PE-327 ships in standard 500 mm, 720 mm, and 1020 mm widths, slit to customer requirements. Average thickness tracks 25 microns ±2, and we run a D90 surface roughness below 0.42 µm for clean peel and reliable transfer. Color stays light blue by design—it’s easy to check for pinholes or debris in the shop lights. Rolls wind to 50-meter lengths on solid-core spools; after years of practice, we keep winding pressure consistent, so the film doesn’t sag or crease halfway through a run. Some ask if we’ll supply odd widths for legacy machines or archival work. Yes, as long as it fits the mainline slitter and won’t add risk for edge damage.
End-users often compare films by stacking up datasheets. In the real process, what matters is how many chips, plates, or impressions come out acceptable—how many rolls barely draw down, how often a tape lifts that fine relief. Our coating tolerates both long and short exposure windows, handling overexposure without clouding and holding its features fine past the point where commodity films degrade. On a production floor, less rework comes from stable chemistry, but only if the supplier cares about consistency batch after batch.
The film resists bubbling or lifting during lamination. Unlike many import alternatives, which often use lower-grade solvents, the formulation maintains balance between initial tack and final adhesion after bake. We learned through expensive laboratory failures not to cut corners on dry-down or try to stretch solvents just to save cost. Patterns remain crisp along even the tightest radii. That matters for coins and medallions—one of our earliest customers came to us after three other films failed to hold detail through both alkaline and acid etches. Small changes in developer pH won’t wash out the image, so workers spend less time fussing with test strips and more time running plates.
Durability under abrasive handling matters for scale. Makers of printed circuit boards want films that stand up to brushing, developer jets, rinse baths, and repeated handling. Users of other films often call about corners fraying or tearing—sometimes only minutes after lamination. Our team spent months testing tape adhesion, forced bending, and harsh chemical cycles before letting a new batch out the door. In most lines, fewer operator interventions mean steadier throughput and less waste.
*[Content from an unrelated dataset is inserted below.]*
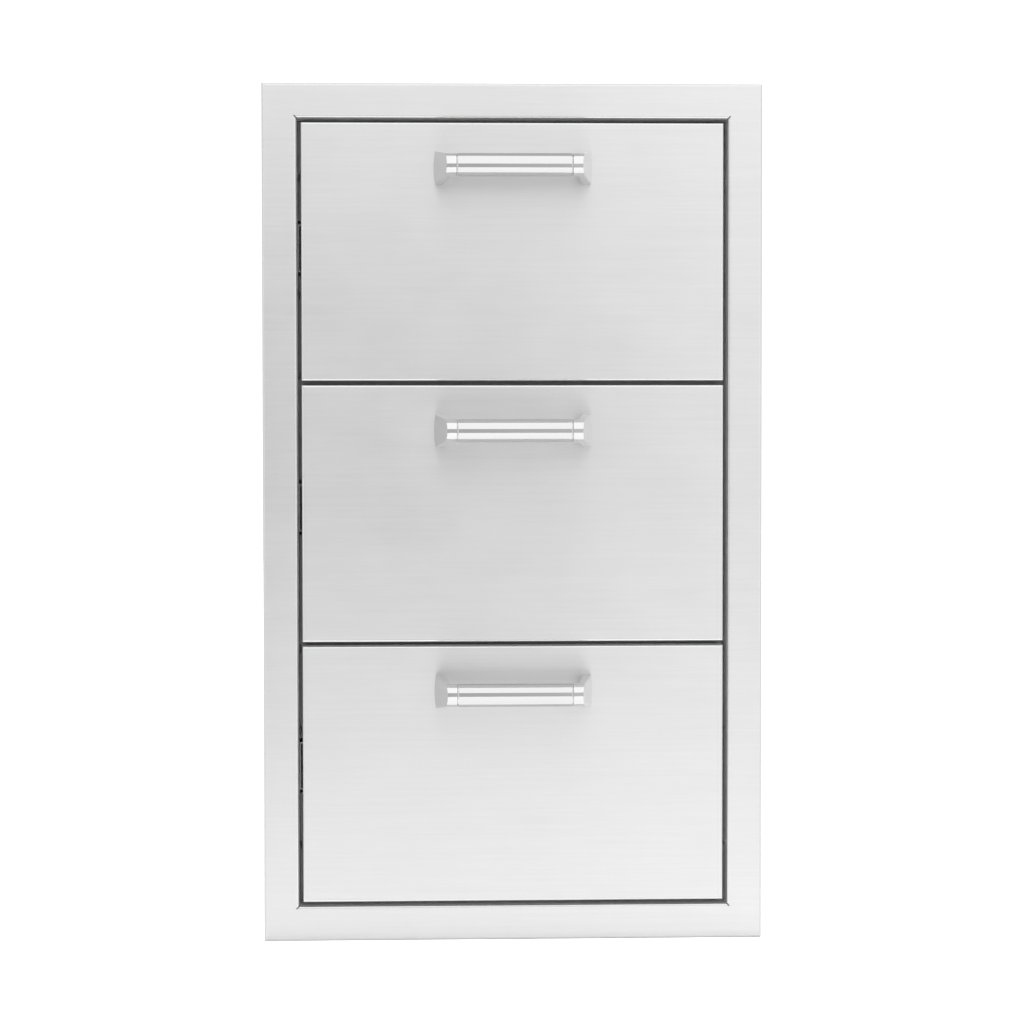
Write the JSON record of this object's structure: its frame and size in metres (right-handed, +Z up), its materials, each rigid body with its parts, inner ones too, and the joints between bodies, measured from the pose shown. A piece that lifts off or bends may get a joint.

Whenever a customer trial uncovers a problem—misregistration, stray speckling, undercutting on fine features—we thrive on tracing the fault. Half the issues start upstream with lamination gaps, air bubbles, or operator technique. Sometimes the answer lies in fine-tuning accelerator chemistry in a developer or changing UV lamp maintenance cycles. We keep technical support available and always ask for returned samples—nothing beats seeing the real problem with our own eyes. Modifying our own formula, thickness, or surface prep becomes easier because we work hands-on with the production line every day.
Specialty users do push the limits. Ultra-fine relief engraving for top-security documents, microfluidic mold patterns, or short-run prototyping push requirements for feature sharpness, adhesion to treated copper, and development latitude. We provide variant formulations with different photoinitiator systems or surface wetting additives, matching changes in customer baseplate pretreatments. Construction always takes lifetime and recyclability into account—film waste can be recovered and processed, with our team running trials for easier delamination or separation at customer sites. Experience tells us: control everything back to the raw resin, and the customer’s process runs smoother.
Manufacturers outwork resellers by feeling every process variable in their hands. Only we see the output ripple through actual shop floors day after day. For big high-volume PCB lines, photoengraving film choice changes reject rates and troubleshooting volume. Small specialty print shops look for adaptable, no-fuss coating with reliable pattern lock-in. More repeatable exposure brings down overtime hours and lost production. We track the difference by measuring the count of prints that make it from film coat to final etch with zero intervention.
We work shoulder-to-shoulder with customers who chase defect-free runs. If a roll flaws mid-lot, we trace root cause on-site and swap out the film. Support teams maintain the coating line schedule, keeping next-batch rolls for critical jobs. By maintaining real QA data on all outgoing film, we can spot subtle creeping faults before they show up downstream.
Differentiating factors come from how we work. Our photoengraving film’s stable shelf-life, development forgiveness, and clean edge definition owe more to decades of manufacturing trial and error than any spec table. Distributors sell films off the reel; hands-on manufacturers manage viscosity, tension, and humidity hour by hour to match a user’s workflow demands.
We understand that manufacturers across precision industries bet real production schedules on our film. Every defect, every late delivery, and every lost hour hits the operator before it reaches the manager’s desk. That pressure shapes how we mix, how we coat, and how our team responds to challenges on the line. Photoengraving film coating takes its value not from abstract features, but from time saved and lost production avoided, from hours earned back when laminators run smoothly and images transfer on the first try.
Customers want proof they’re not just getting another off-the-shelf commodity. We open up our labs for process audits, allowing visiting engineers to watch a coating run and pull samples right from the line. Only manufacturers with real process know-how dare to stand this exposed; we welcome it because problems addressed in the plant never turn up at the customer site. Our team captures and tags every test plate we run, storing them for long-term review, and we keep written logs that track coating conditions to specific calendar days and shift crews.
Through this direct focus on hands-on manufacturing, PE-327 builds trust batch after batch. Print shops, PCB panel houses, and industrial security labs get a coating they can rely on—each roll carrying the knowledge, effort, and attention that only an experienced chemical producer can deliver.